A brief tour of British and Irish accents, you wouldn’t post a similar thread relating to Canada and the USA and neglect to mention USA in the title!
That is NOT a Scouse accent! I’m from Liverpool, and it just doesn’t even sound remotely Scouse. It’s something I’ve noticed; people who aren’t from Liverpool just can’t emulate the accent at all.
Seriously bad understanding of the difference between Britain and England here – and that’s not even going into the stupidity of also listing “Northern Ireland” and Dublin under this banner, two places outside of Britain, one of them a city that has nothing to do with England whatsoever. I thought this was meant to be an intelligent website?
Please can you fix this, because it just perpetuates stupidity.
Rolta — what are you on about!? I think you’re the one perpetuating stupidity…
Where does he confuse Britain and England!?
This is a video about how people from the BRITISH ISLES (that’s Ireland, N. Ireland, Scotland, England and Wales) speak English (the language) in different ways.
“A Brief Tour of British and Irish Accents” should be the headline. The Republic of Ireland is not part of Britain — this is something which is very important for those of us who live there. The Republic of Ireland also has many different accents.
Since when is Dublin British? Is New York Mexican? That’s so insulting, more so this weekend as it Easter, and people commemorate the 1916 Easter Rising.

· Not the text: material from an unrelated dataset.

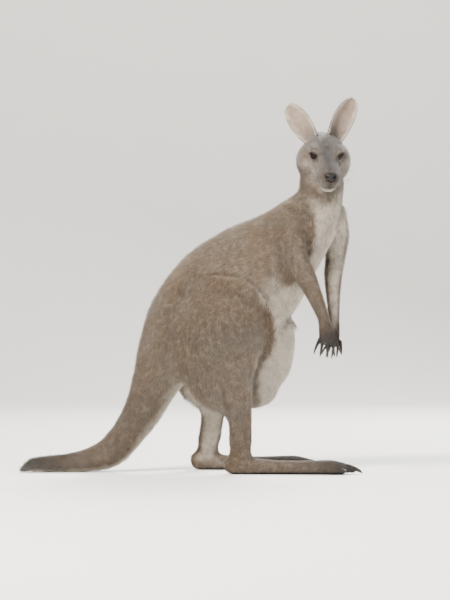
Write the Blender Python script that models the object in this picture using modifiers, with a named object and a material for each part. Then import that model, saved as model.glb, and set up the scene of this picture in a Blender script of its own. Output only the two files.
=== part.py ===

Hey Mondopants…your ignorance is out done by your offensiveness. Ireland is NOT part of the “British” Isles. You refer to an archaic and loaded political definition long since rejected in modern times, including the Irish Government. Check it out on a new invention called the “Internet”.
When Brits tell me they can do an American accent, I smile and say “what kind of American accent?” When they try one, I don’t really care how good it was, I just tell them it was terrible. Does that make me a jerk? Or an elitist xenophobe?
The Dublin accent would be considered a British accent only by those trying to ham-fist the definition of a British person (i.e. someone from the United Kingdom of Great Britain and Northern Ireland) with the never-used “British as in someone from the British Isles”.
That’s not the way it works. A British person is someone from the UK, not someone from The Republic of Ireland, where I am currently sat.
Additionally, I am from the UK, and my passport nationality is British.
Additionally, the term Great Britain is the island which includes Wales, England and Scotland, and it has nothing to do with Ireland.
What I was wrong to say was the Northern Ireland accent wasn’t British.
…which is the confusing bit.
love this. great sound map of the British Isles. I was waiting for the jump to the North East. you left out the Geordies — that’s a big wedge of England right there.
I think the confusion here is between the geographical and political definitions of “British”.
As landmasses and human inhabitants go, “British Isles” is defined by Oxford dictionary as:
“A group of islands lying off the coast of northwestern Europe, from which they are separated by the North Sea and the English Channel. They include Britain, Ireland, the Isle of Man, the Isle of Wight, the Hebrides, the Orkney Islands, the Shetland Islands, the Scilly Isles, and the Channel Islands.”
The use of “British” here has nothing to do with politics or nationality — it’s not called a Brief Tour of English accents, or a Brief Tour of United Kingdom accents, it’s a Brief Tour of Accents of a Group of Islands, etc, etc”.
My main complaint is that they left out the Orkneys — a part of the British Isles whose accent is the coolest combination of Scottish and Scandinavian. :)
The Scottish accents in this video are bad. That is all.